--- start of Dataset extract ---
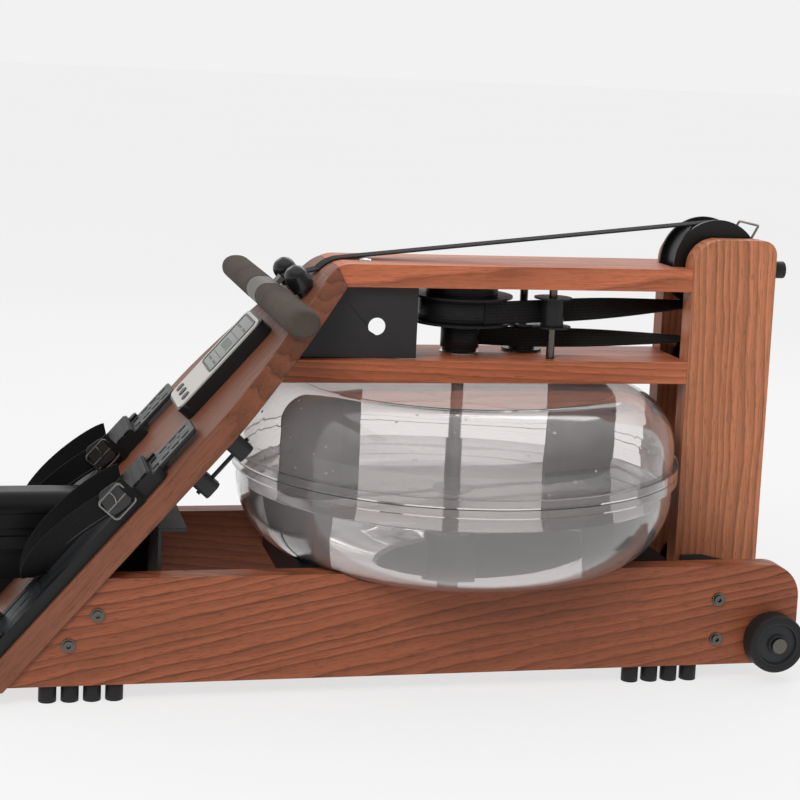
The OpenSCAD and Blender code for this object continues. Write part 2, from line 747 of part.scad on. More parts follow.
module wheel() rotate([90, 0, 0]) difference() {
    cylinder(r = wheel_r, h = 26, center = true);
    cylinder(r = 6 + run_fit, h = 40, center = true);
    for (z = [-15, 9]) translate([0, 0, z]) difference() {
        cylinder(r = 25, h = 6);
        translate([0, 0, -1]) cylinder(r = 11, h = 8);
    }
}

module wheel_right() color(soft_black) from_tank() translate([wheel_x, -175.5, wheel_z]) wheel();
module wheel_left() color(soft_black) from_tank() translate([wheel_x, 175.5, wheel_z]) wheel();

module wheel_axles() color([0.4, 0.4, 0.4]) from_tank() both_sides() {
    y_rod(wheel_x, wheel_z, wheel_axle_r, base_hw - board_t - 4, 190.5);
    y_rod(wheel_x, wheel_z, 9, 190.5, 193);
    y_rod(wheel_x, wheel_z, 10, base_hw, 161);
    y_rod(wheel_x, wheel_z, 10, base_hw - board_t - 7, base_hw - board_t);
}

// Rail and seat

module rail_section() difference() {
    union() {
        translate([-rail_w / 2, lip_z]) square([rail_w, head_h]);
        translate([-web_w / 2, rail_top - rail_h]) square([web_w, rail_h - head_h + 1]);
    }
    corner_cut(-rail_w / 2, rail_top, 1, -1, 20);
    corner_cut(rail_w / 2, rail_top, -1, -1, 20);
    for (side = [-1, 1]) {
        translate([side * rail_w / 2 - 4, 156]) square([8, 11]);
        translate([side * rail_w / 2 - 1, 182.4]) square([2, 1.6]);
    }
    translate([-14, rail_top - rail_h + 8]) square([28, 76]);
}

module x_extrude(x0, x1) translate([x0, 0, 0]) rotate([90, 0, 90]) linear_extrude(x1 - x0) children();

module monorail() color([0.1, 0.1, 0.105]) from_tank() x_extrude(rail_x0, rail_x1) rail_section();

// End cap on the rail, and the blocks under its lips that stop the seat
module rail_stops() color(soft_black) from_tank() {
    x_extrude(rear_x, rail_x0) difference() {
        translate([-rail_w / 2, rail_top - rail_h]) square([rail_w, rail_h]);
        corner_cut(-rail_w / 2, rail_top, 1, -1, 20);
        corner_cut(rail_w / 2, rail_top, -1, -1, 20);
    }
    for (x = [-seat_x + seat_fore + 104, -seat_x - seat_aft - 120]) both_sides()
        translate([x, web_w / 2, lip_z - 18]) cube([16, 10, 16]);
}

module rear_leg() color(walnut) from_tank() x_extrude(rear_x + 62, rear_x + 62 + board_t) polygon([
    [-150, foot_h], [150, foot_h], [150, foot_h + 34], [60, rail_top - rail_h],
    [-60, rail_top - rail_h], [-150, foot_h + 34]
]);

module seat_pad() color([0.09, 0.09, 0.09]) from_tank() translate([-seat_x, 0, 252.5]) difference() {
    linear_extrude(50) difference() {
        round_plate(seat_d, seat_w, 60);
        translate([-seat_d / 2 - 12, 0]) circle(34);
    }
    translate([-200, 0, 118]) rotate([0, 90, 0]) cylinder(r = 78, h = 400);
}

module seat_carriage() color([0.12, 0.12, 0.12]) from_tank() translate([-seat_x, 0, 0]) {
    difference() {
        union() {
            translate([-100, -44, 238]) cube([200, 88, 5]);
            for (side = [-1, 1]) translate([-100, side > 0 ? 38 : -42, 120]) cube([200, 4, 119]);
        }
        for (x = [-axle_span, axle_span]) for (z = [rail_top + roller_r, lip_z - guide_r])
            y_rod(x, z, 4, -60, 60);
        for (side = [-1, 1]) slab(side > 0 ? 30 : -50, side > 0 ? 50 : -30)
            translate([0, 175]) square([70, 74], center = true);
    }
    translate([0, 0, 243]) linear_extrude(9.2) round_plate(seat_d - 16, seat_w - 20, 50);
}

// A roller on the rail's crown, turning with its axle
module seat_roller(x) color([0.75, 0.75, 0.72]) from_tank() translate([x - seat_x, 0, 0]) {
    y_rod(0, rail_top + roller_r, roller_r - 0.02, -11, 11);
    y_rod(0, rail_top + roller_r, 4 - run_fit, -45, 45);
}

// A pair of rollers under the rail's lips, each with its stub axle
module guide_rollers(x) color([0.75, 0.75, 0.72]) from_tank() translate([x - seat_x, 0, 0]) both_sides() {
    y_rod(0, lip_z - guide_r, guide_r - 0.02, web_w / 2 + 1, rail_w / 2 + 2);
    y_rod(0, lip_z - guide_r, 4 - run_fit, rail_w / 2 + 1, 45);
}

module seat_roller_front() seat_roller(axle_span);
module seat_roller_rear() seat_roller(-axle_span);
module guide_rollers_front() guide_rollers(axle_span);
module guide_rollers_rear() guide_rollers(-axle_span);

base_board_right();
base_board_left();
footboard();
top_deck();
lower_deck();
post_right();
post_left();
bracket_plates();
cross_members();
tank_cradles();
tank_upper_shell();
tank_lower_shell();
tank_seal();
tank_plug();
water();
paddle();
shaft_bearing();
clutch_pulley();
idler_near();
idler_far();
pulley_axles();
top_pulley();
recoil_spool();
turn_roller();
drive_strap();
pull_strap();
recoil_belt();
shock_cord();
strap_bail();
post_bumpers();
handle_bar();
handle_grips();
handle_sleeve();
handle_knobs();
monitor_housing();
monitor_face();
button_left();
button_middle();
button_right();
foot_base_right();
foot_base_left();
heel_slide_right();
heel_slide_left();
toe_strap_right();
toe_strap_left();
underside_catch();
frame_bolts();
rubber_feet();
wheel_right();
wheel_left();
wheel_axles();
monorail();
rail_stops();
rear_leg();
seat_pad();
seat_carriage();
seat_roller_front();
seat_roller_rear();
guide_rollers_front();
guide_rollers_rear();
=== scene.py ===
"""Looks for the rowing machine: walnut, clear tank, webbing, foam, moulded plastic and upholstery."""

import math
import random

import bmesh
import bpy
from mathutils import Matrix, Vector
from mathutils.bvhtree import BVHTree


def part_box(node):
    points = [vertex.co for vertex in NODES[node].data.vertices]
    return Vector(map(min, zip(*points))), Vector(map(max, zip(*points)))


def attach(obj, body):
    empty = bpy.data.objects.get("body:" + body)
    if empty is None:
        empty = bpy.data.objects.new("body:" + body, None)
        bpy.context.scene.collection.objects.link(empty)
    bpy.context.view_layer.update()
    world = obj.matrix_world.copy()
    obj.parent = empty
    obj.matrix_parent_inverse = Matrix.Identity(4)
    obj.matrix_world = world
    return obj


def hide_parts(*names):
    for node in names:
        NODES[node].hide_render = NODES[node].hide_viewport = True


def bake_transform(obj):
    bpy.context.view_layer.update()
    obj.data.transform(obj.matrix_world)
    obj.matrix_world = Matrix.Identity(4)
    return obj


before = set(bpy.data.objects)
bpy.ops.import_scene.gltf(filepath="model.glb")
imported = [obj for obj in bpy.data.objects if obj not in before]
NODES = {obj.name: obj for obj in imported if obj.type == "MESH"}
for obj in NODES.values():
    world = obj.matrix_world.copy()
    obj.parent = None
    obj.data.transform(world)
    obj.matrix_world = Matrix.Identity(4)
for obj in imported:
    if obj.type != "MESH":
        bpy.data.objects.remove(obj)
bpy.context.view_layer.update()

# ---------------------------------------------------------------- places, from the CAD source
TANK_X = 0.653
SLOPE = math.radians(48.7)
FACE_X0 = -0.5922
TANK = Matrix.Translation((TANK_X, 0, 0))
BOARD = Matrix.Translation((TANK_X + FACE_X0, 0, 0)) @ Matrix.Rotation(-SLOPE, 4, "Y")
MM = 0.001


def mm(*p):
    return Vector([c * MM for c in p])


# ---------------------------------------------------------------- material helpers
class Net:
    """A material's node net, ending in a Principled shader."""

    def __init__(self, name, **settings):
        self.material = bpy.data.materials.new(name)
        self.material.use_nodes = True
        self.tree = self.material.node_tree
        self.tree.nodes.clear()
        self.out = self.tree.nodes.new("ShaderNodeOutputMaterial")
        self.shader = self.add("BsdfPrincipled")
        self.tree.links.new(self.shader.outputs[0], self.out.inputs["Surface"])
        self.coords = self.add("TexCoord").outputs["Object"]
        for key, value in settings.items():
            self.shader.inputs[key.replace("_", " ")].default_value = value

    def add(self, kind, **settings):
        node = self.tree.nodes.new("ShaderNode" + kind)
        for key, value in settings.items():
            setattr(node, key, value)
        return node

    def put(self, socket, value):
        if isinstance(value, bpy.types.NodeSocket):
            self.tree.links.new(value, socket)
        else:
            socket.default_value = value

    def set(self, key, value):
        self.put(self.shader.inputs[key], value)

    def mapping(self, vector=None, scale=(1, 1, 1), turn=(0, 0, 0), move=(0, 0, 0)):
        node = self.add("Mapping")
        self.put(node.inputs["Vector"], vector or self.coords)
        node.inputs["Scale"].default_value = scale
        node.inputs["Rotation"].default_value = [math.radians(a) for a in turn]
        node.inputs["Location"].default_value = move
        return node.outputs[0]

    def noise(self, vector, scale, detail=2.0, rough=0.5, bend=0.0, colour=False):
        node = self.add("TexNoise")
        self.put(node.inputs["Vector"], vector)
        node.inputs["Scale"].default_value = scale
        node.inputs["Detail"].default_value = detail
        node.inputs["Roughness"].default_value = rough
        node.inputs["Distortion"].default_value = bend
        return node.outputs["Color" if colour else "Fac"]

    def cells(self, vector, scale, feature="F1", jitter=1.0):
        node = self.add("TexVoronoi", feature=feature)
        self.put(node.inputs["Vector"], vector)
        node.inputs["Scale"].default_value = scale
        node.inputs["Randomness"].default_value = jitter
        return node.outputs["Distance"]

    def math(self, operation, a, b=0.0, c=0.0):
        node = self.add("Math", operation=operation)
        for socket, value in zip(node.inputs, (a, b, c)):
            self.put(socket, value)
        return node.outputs[0]

    def vector(self, operation, a, b=(0, 0, 0)):
        node = self.add("VectorMath", operation=operation)
        self.put(node.inputs[0], a)
        self.put(node.inputs[1], b)
        return node.outputs["Value" if operation == "LENGTH" else "Vector"]

    def parts(self, vector):
        node = self.add("SeparateXYZ")
        self.put(node.inputs[0], vector)
        return node.outputs

    def ramp(self, value, *stops):
        node = self.add("ValToRGB")
        self.put(node.inputs[0], value)
        band = node.color_ramp
        while len(band.elements) < len(stops):
            band.elements.new(0.5)
        for element, (place, colour) in zip(band.elements, stops):
            element.position = place
            shade = (colour,) * 3 if isinstance(colour, (int, float)) else colour
            element.color = (*shade, 1)
        return node.outputs[0]

    def span(self, value, low, high, out_low=0.0, out_high=1.0):
        node = self.add("MapRange")
        for socket, number in zip(node.inputs, (value, low, high, out_low, out_high)):
            self.put(socket, number)
        return node.outputs[0]

    def blend(self, factor, a, b, how="MIX"):
        node = self.add("Mix", data_type="RGBA", blend_type=how)
        self.put(node.inputs[0], factor)
        for socket, value in ((node.inputs[6], a), (node.inputs[7], b)):
            self.put(socket, (*value, 1) if isinstance(value, tuple) else value)
        return node.outputs[2]

    def bump(self, height, depth, strength=1.0, under=None):
        node = self.add("Bump")
        node.inputs["Strength"].default_value = strength
        node.inputs["Distance"].default_value = depth
        self.put(node.inputs["Height"], height)
        if under is not None:
            self.put(node.inputs["Normal"], under)
        return node.outputs[0]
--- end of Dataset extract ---
**Given problem:** Work out the number of lines in this listing that include the word "context". Reply with that number only.

**Finished task:** 4